Transcribe only part of the material below: the lines from the one containing "before = set(bpy.data.objects)" through the one containing "OUTWARD = np.array([1.0, 0.0, 0.0])", inclusive, exactly as written.

═══ COLLECTED MATERIAL

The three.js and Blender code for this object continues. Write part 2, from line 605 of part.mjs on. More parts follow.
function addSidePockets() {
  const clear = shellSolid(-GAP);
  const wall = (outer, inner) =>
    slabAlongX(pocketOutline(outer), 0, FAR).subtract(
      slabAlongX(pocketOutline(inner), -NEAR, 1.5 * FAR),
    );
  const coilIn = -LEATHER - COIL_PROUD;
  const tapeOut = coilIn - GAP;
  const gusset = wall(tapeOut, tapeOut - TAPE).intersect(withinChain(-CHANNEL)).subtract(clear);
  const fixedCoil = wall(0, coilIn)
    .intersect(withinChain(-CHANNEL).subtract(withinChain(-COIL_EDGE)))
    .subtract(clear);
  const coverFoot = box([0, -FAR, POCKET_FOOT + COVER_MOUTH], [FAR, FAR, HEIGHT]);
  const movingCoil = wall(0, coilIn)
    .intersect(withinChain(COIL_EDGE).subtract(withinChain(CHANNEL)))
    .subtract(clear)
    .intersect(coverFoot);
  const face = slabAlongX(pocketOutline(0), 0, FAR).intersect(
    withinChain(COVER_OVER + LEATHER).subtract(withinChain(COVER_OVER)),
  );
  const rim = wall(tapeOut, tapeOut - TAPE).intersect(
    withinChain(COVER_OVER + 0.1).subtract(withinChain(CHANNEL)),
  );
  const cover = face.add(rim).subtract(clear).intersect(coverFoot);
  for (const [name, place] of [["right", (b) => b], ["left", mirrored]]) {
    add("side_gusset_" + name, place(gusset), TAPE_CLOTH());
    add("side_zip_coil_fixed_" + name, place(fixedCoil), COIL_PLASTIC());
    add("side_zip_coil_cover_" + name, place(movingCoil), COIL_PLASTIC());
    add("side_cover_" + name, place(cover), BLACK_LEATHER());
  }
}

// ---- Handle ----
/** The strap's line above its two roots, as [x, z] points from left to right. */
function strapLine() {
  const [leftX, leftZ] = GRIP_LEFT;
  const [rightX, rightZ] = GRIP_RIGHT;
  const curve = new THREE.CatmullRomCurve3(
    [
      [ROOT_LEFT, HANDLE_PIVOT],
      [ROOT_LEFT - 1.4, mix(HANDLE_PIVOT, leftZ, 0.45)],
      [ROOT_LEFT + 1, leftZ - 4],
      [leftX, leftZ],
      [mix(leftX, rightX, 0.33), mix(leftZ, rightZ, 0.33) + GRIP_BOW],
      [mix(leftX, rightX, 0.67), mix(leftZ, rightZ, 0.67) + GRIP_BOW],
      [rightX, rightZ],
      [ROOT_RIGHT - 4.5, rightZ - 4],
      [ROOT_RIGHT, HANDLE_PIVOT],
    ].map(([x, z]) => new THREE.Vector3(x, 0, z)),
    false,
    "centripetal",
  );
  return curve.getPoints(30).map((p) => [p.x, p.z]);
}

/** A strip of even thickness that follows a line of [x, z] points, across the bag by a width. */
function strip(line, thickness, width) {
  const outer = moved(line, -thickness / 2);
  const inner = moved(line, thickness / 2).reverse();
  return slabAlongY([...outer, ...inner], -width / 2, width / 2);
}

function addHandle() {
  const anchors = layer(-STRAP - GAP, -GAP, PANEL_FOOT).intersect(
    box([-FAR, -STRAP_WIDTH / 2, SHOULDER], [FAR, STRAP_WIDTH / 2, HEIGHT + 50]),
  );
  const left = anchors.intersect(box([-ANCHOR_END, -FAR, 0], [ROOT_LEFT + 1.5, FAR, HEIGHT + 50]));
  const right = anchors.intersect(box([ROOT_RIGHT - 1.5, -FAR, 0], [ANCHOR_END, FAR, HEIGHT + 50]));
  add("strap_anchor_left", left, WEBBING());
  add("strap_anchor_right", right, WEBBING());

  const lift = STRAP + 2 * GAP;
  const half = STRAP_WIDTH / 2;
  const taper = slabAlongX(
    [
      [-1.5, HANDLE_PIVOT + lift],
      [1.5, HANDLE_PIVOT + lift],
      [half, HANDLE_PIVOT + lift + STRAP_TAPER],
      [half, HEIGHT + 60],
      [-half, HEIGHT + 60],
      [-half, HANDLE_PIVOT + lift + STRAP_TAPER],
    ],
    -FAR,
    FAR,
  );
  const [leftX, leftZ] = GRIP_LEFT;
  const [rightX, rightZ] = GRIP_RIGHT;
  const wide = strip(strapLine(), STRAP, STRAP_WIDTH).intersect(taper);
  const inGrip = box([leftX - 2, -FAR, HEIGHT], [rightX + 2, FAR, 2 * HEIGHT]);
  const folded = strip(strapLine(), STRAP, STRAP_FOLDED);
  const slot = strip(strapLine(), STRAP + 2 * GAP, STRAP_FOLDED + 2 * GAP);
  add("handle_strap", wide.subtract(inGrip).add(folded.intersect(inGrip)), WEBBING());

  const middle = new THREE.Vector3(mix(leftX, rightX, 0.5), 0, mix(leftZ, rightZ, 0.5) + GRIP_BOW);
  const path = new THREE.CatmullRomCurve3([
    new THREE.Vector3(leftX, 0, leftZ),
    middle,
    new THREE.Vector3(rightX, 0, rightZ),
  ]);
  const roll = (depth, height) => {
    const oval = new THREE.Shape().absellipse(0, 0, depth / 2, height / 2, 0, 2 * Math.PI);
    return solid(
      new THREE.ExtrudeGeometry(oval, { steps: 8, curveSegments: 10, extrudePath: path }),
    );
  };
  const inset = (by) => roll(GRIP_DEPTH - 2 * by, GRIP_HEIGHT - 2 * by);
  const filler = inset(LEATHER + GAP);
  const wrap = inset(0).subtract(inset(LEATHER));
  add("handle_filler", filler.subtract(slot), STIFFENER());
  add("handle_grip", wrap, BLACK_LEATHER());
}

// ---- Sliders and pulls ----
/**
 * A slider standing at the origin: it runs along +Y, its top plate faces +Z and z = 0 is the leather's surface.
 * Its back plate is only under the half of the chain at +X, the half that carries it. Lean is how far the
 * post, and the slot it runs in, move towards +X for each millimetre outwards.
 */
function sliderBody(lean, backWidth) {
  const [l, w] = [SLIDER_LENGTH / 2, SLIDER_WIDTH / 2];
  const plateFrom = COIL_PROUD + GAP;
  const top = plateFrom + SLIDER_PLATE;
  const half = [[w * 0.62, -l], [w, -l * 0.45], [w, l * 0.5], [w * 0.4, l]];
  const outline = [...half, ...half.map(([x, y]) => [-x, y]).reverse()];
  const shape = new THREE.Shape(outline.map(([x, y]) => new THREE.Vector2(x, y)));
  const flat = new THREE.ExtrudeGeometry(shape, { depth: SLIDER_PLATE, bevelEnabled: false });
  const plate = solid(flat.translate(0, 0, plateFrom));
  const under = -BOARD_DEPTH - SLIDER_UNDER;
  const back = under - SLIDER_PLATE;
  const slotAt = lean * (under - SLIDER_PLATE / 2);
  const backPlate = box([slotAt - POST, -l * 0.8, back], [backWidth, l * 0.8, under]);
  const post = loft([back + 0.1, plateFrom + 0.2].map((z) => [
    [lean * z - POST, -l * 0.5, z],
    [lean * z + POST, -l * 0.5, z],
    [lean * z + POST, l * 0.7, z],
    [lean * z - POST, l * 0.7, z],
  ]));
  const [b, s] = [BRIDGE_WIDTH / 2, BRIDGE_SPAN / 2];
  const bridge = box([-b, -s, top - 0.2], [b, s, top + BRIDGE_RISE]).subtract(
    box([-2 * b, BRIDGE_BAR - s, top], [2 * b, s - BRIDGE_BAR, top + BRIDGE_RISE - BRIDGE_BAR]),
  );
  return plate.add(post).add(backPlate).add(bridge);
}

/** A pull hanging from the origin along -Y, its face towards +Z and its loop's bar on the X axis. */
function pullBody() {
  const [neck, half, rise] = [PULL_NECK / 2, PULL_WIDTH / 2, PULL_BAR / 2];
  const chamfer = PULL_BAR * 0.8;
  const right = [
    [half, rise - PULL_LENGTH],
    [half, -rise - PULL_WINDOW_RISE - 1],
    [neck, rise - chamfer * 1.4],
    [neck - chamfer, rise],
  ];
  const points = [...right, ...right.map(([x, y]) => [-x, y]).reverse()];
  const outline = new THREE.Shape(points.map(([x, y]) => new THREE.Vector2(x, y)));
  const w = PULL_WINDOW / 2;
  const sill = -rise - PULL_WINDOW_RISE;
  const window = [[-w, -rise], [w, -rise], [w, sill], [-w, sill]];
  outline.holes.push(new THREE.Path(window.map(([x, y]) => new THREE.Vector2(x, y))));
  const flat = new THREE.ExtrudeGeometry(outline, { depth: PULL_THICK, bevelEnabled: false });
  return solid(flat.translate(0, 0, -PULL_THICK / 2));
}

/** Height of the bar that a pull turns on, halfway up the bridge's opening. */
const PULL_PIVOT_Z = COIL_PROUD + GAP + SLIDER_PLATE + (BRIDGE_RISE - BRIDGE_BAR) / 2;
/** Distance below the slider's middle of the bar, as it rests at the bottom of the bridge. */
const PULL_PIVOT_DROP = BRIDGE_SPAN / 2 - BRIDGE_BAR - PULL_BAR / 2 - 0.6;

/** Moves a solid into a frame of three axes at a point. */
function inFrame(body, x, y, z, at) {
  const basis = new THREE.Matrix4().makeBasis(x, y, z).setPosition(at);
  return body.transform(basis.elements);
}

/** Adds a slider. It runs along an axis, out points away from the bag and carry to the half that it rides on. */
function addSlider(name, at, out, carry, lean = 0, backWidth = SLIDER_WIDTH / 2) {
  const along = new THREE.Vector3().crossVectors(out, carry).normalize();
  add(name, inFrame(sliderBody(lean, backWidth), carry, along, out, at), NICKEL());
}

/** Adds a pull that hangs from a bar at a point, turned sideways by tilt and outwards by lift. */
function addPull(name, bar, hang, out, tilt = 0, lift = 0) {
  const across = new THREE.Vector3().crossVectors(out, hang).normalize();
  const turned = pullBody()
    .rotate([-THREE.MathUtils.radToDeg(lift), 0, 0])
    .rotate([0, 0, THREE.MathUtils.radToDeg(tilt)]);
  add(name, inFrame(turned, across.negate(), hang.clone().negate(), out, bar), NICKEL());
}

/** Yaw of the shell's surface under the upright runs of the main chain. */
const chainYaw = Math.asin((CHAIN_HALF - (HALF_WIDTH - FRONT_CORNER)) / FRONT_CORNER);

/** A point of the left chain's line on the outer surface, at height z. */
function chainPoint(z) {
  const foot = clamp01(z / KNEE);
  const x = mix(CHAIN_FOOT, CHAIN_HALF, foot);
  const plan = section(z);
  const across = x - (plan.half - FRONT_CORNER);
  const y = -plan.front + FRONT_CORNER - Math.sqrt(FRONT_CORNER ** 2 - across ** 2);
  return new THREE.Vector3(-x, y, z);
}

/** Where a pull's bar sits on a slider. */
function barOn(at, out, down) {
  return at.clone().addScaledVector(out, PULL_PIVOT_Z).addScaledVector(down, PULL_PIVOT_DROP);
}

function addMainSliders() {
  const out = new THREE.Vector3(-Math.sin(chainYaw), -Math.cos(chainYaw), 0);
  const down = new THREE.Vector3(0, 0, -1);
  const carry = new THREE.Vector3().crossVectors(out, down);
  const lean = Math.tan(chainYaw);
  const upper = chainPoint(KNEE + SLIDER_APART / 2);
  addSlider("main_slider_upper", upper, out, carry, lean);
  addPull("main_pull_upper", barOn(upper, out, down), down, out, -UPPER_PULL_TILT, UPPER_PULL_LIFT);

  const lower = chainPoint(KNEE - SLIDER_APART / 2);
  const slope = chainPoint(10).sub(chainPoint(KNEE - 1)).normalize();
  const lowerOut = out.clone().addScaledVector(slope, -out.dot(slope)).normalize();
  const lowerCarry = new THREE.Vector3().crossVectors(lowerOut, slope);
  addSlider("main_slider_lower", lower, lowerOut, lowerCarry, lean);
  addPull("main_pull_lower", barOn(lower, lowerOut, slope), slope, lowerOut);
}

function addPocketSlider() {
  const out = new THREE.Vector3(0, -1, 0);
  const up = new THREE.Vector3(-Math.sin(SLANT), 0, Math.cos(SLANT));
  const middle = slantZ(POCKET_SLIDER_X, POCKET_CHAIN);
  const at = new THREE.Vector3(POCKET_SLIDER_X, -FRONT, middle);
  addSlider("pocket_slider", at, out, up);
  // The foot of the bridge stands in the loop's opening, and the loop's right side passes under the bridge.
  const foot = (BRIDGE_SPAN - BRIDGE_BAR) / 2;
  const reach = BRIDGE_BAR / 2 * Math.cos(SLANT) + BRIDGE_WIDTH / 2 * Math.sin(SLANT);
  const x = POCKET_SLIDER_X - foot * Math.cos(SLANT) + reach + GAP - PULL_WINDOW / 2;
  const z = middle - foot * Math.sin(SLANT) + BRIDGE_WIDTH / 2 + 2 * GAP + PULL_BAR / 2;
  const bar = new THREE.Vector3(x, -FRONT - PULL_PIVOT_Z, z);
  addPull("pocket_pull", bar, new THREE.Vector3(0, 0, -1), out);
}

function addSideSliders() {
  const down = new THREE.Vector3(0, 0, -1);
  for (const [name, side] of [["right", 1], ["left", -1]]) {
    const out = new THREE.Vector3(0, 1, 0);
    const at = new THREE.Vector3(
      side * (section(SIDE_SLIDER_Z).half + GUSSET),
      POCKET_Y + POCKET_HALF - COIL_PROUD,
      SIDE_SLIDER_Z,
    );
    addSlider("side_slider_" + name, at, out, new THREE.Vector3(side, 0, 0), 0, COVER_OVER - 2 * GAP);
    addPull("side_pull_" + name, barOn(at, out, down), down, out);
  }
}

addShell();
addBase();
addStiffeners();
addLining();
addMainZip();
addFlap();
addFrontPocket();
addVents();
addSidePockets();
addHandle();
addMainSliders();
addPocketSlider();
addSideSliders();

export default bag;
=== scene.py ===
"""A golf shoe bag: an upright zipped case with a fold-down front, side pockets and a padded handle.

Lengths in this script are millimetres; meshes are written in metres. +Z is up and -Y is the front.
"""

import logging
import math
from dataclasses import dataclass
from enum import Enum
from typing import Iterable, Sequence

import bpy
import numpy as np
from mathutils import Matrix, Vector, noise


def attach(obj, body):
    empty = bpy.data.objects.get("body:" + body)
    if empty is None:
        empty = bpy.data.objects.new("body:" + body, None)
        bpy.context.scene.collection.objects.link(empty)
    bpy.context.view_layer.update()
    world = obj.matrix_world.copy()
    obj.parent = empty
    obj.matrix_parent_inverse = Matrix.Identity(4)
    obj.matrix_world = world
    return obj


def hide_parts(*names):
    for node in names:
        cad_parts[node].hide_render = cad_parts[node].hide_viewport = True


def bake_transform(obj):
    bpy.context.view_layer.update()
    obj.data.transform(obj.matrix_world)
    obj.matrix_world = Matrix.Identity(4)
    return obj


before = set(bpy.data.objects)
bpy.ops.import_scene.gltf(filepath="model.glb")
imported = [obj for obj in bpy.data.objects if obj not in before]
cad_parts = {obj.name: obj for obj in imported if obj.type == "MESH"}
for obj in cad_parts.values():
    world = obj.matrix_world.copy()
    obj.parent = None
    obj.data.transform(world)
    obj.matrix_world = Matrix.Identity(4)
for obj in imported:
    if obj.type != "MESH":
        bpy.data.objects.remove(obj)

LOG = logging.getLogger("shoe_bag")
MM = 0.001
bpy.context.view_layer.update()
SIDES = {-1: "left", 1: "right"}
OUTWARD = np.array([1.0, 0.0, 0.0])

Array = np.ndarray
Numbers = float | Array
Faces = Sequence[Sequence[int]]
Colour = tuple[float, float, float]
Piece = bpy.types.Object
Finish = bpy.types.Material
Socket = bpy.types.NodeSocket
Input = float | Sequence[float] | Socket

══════

▶ RESULT FOR THIS TASK:
before = set(bpy.data.objects)
bpy.ops.import_scene.gltf(filepath="model.glb")
imported = [obj for obj in bpy.data.objects if obj not in before]
cad_parts = {obj.name: obj for obj in imported if obj.type == "MESH"}
for obj in cad_parts.values():
    world = obj.matrix_world.copy()
    obj.parent = None
    obj.data.transform(world)
    obj.matrix_world = Matrix.Identity(4)
for obj in imported:
    if obj.type != "MESH":
        bpy.data.objects.remove(obj)

LOG = logging.getLogger("shoe_bag")
MM = 0.001
bpy.context.view_layer.update()
SIDES = {-1: "left", 1: "right"}
OUTWARD = np.array([1.0, 0.0, 0.0])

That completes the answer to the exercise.